··· SOURCE MATERIAL ···

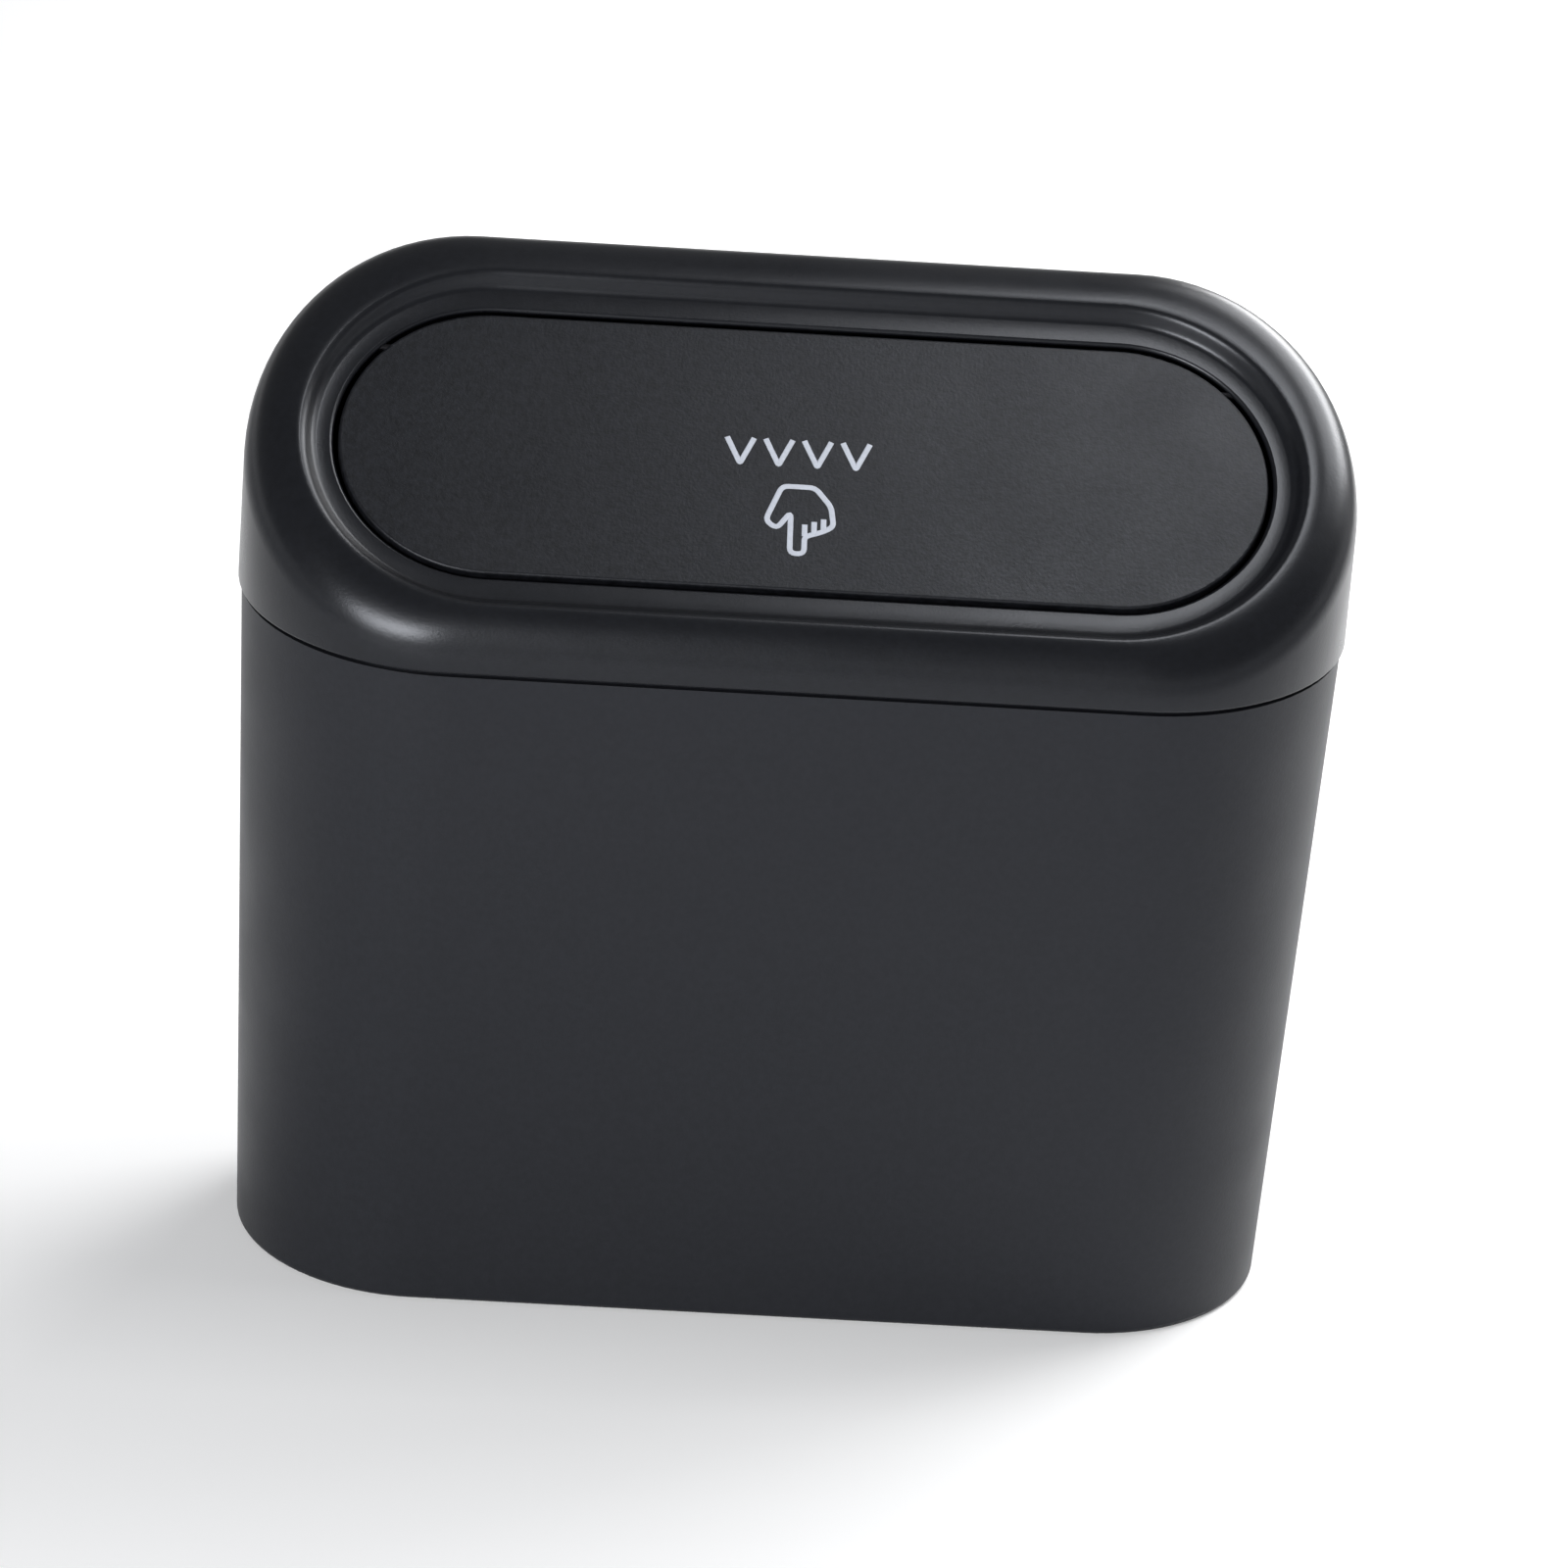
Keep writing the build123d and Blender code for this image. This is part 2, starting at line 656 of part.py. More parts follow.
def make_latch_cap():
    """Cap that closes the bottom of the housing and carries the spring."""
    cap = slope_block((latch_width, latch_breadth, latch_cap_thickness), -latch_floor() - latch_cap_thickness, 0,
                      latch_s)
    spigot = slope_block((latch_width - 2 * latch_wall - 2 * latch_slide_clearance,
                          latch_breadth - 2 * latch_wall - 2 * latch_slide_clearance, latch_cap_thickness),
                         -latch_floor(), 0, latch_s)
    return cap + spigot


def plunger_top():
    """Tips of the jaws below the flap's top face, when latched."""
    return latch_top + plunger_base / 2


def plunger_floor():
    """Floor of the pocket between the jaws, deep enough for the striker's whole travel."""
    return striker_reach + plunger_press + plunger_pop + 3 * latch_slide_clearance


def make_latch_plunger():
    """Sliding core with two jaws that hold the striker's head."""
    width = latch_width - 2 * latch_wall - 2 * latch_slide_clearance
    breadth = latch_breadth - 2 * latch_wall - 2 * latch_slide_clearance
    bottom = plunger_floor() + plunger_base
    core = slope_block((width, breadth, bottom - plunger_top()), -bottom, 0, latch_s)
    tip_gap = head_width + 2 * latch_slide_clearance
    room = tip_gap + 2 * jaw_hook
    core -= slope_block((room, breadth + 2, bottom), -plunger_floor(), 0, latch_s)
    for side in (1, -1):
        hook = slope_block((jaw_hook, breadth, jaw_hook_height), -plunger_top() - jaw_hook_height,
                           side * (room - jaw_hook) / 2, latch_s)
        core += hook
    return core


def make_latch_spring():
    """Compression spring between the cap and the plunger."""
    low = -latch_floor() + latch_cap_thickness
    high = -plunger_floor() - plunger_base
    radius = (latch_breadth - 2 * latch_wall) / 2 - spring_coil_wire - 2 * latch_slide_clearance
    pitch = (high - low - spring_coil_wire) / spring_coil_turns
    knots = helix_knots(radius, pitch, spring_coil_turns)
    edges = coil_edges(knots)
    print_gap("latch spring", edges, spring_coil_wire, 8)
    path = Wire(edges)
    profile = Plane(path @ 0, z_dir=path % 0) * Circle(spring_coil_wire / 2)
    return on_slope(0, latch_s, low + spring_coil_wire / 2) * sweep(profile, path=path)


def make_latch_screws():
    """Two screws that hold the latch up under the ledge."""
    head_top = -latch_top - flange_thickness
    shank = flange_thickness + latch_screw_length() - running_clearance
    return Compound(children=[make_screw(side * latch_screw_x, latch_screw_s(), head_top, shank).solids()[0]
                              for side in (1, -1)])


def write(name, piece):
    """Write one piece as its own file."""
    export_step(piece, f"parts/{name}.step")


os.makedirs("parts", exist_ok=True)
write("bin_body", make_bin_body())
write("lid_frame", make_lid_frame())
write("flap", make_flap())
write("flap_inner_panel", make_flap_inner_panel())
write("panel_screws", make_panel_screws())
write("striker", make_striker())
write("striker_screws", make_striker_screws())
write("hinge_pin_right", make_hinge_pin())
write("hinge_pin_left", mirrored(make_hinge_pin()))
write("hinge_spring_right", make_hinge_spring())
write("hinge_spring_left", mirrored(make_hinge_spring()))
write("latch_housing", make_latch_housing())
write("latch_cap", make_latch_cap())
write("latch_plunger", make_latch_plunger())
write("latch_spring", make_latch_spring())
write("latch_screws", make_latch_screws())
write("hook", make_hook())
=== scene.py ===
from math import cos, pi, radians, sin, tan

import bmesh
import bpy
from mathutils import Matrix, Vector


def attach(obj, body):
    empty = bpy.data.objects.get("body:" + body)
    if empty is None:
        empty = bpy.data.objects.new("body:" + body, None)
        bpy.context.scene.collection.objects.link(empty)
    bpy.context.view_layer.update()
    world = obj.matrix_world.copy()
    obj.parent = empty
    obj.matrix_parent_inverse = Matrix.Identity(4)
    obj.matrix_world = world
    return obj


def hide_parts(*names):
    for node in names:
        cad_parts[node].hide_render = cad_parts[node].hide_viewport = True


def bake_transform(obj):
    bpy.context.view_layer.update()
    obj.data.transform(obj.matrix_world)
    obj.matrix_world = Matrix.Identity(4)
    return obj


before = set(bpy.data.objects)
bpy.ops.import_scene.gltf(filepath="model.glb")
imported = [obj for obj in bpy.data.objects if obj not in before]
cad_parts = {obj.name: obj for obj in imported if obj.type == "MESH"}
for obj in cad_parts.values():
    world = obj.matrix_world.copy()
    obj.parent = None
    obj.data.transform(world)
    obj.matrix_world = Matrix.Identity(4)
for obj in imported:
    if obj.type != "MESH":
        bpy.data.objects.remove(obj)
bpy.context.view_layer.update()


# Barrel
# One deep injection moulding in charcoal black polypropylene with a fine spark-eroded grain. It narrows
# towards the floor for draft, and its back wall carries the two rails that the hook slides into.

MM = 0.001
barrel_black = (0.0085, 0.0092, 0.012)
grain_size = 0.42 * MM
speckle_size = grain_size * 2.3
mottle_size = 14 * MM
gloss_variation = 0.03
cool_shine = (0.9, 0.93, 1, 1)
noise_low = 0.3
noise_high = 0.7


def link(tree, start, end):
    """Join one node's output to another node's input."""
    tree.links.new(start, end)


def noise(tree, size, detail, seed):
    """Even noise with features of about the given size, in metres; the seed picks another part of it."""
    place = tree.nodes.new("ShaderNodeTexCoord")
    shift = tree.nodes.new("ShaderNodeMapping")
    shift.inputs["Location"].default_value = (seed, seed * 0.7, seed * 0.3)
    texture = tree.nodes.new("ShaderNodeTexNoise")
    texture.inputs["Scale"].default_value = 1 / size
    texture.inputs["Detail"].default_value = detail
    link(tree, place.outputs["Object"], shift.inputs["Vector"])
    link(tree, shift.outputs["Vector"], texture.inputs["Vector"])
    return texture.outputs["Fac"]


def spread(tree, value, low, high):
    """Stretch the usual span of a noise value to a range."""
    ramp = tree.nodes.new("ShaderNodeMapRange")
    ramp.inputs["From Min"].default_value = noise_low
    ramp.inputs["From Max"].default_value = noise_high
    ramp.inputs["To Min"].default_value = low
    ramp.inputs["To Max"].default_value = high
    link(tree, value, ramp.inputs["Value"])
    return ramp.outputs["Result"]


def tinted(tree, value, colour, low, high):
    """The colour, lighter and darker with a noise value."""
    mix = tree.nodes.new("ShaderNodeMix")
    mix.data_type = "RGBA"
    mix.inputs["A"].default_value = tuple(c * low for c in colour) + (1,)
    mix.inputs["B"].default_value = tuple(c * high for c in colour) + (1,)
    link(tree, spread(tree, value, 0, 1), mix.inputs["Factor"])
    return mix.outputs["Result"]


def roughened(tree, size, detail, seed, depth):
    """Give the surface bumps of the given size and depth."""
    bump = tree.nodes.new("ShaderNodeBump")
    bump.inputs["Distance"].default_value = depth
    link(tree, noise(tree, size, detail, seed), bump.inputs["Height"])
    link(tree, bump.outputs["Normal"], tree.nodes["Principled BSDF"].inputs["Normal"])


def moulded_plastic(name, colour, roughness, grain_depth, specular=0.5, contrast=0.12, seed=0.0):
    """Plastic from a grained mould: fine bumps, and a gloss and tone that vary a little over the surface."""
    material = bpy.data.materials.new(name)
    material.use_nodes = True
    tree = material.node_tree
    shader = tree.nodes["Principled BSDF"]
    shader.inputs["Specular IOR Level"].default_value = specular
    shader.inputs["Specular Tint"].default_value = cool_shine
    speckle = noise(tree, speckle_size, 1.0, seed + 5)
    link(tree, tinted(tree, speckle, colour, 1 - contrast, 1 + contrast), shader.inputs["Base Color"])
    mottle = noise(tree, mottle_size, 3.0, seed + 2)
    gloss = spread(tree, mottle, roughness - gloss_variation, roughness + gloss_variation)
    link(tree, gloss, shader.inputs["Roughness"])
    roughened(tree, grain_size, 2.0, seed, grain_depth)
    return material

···
··· SOURCE MATERIAL ···

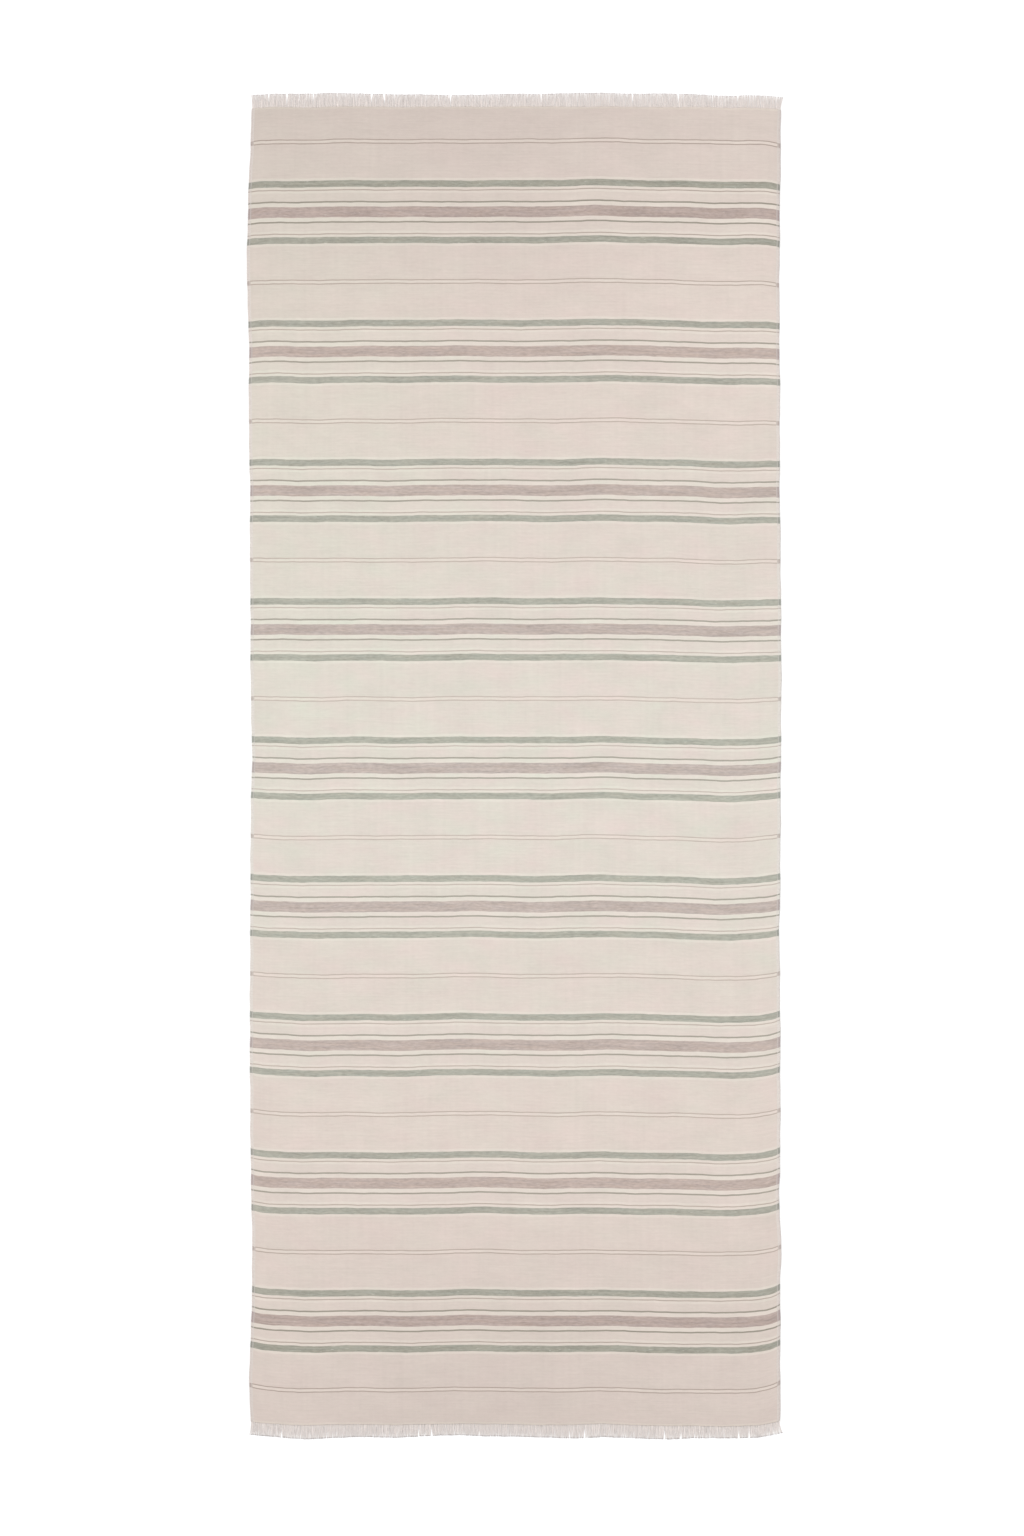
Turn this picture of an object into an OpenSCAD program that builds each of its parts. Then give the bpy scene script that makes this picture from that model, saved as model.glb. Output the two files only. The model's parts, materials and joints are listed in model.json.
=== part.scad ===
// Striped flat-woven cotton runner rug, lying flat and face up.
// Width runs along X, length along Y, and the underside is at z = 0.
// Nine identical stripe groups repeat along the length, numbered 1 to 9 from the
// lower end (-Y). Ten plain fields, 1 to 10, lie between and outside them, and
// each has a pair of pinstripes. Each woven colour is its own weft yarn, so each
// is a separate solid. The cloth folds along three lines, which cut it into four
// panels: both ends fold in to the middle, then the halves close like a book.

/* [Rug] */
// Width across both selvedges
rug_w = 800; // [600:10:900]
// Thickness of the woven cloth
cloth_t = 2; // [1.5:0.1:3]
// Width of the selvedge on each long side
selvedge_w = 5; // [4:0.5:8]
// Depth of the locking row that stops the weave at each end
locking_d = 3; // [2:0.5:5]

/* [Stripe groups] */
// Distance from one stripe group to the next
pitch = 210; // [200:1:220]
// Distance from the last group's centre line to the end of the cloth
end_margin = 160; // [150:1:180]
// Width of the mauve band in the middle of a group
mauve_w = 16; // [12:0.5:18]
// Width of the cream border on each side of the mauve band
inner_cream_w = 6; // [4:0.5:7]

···

* TASK REQUIREMENTS
Give back exactly the stretch that opens on the line with "Keep writing the" and closes on the line with "return striker_reach +".

* FULL SOLUTION
Keep writing the build123d and Blender code for this image. This is part 2, starting at line 656 of part.py. More parts follow.
def make_latch_cap():
    """Cap that closes the bottom of the housing and carries the spring."""
    cap = slope_block((latch_width, latch_breadth, latch_cap_thickness), -latch_floor() - latch_cap_thickness, 0,
                      latch_s)
    spigot = slope_block((latch_width - 2 * latch_wall - 2 * latch_slide_clearance,
                          latch_breadth - 2 * latch_wall - 2 * latch_slide_clearance, latch_cap_thickness),
                         -latch_floor(), 0, latch_s)
    return cap + spigot


def plunger_top():
    """Tips of the jaws below the flap's top face, when latched."""
    return latch_top + plunger_base / 2


def plunger_floor():
    """Floor of the pocket between the jaws, deep enough for the striker's whole travel."""
    return striker_reach + plunger_press + plunger_pop + 3 * latch_slide_clearance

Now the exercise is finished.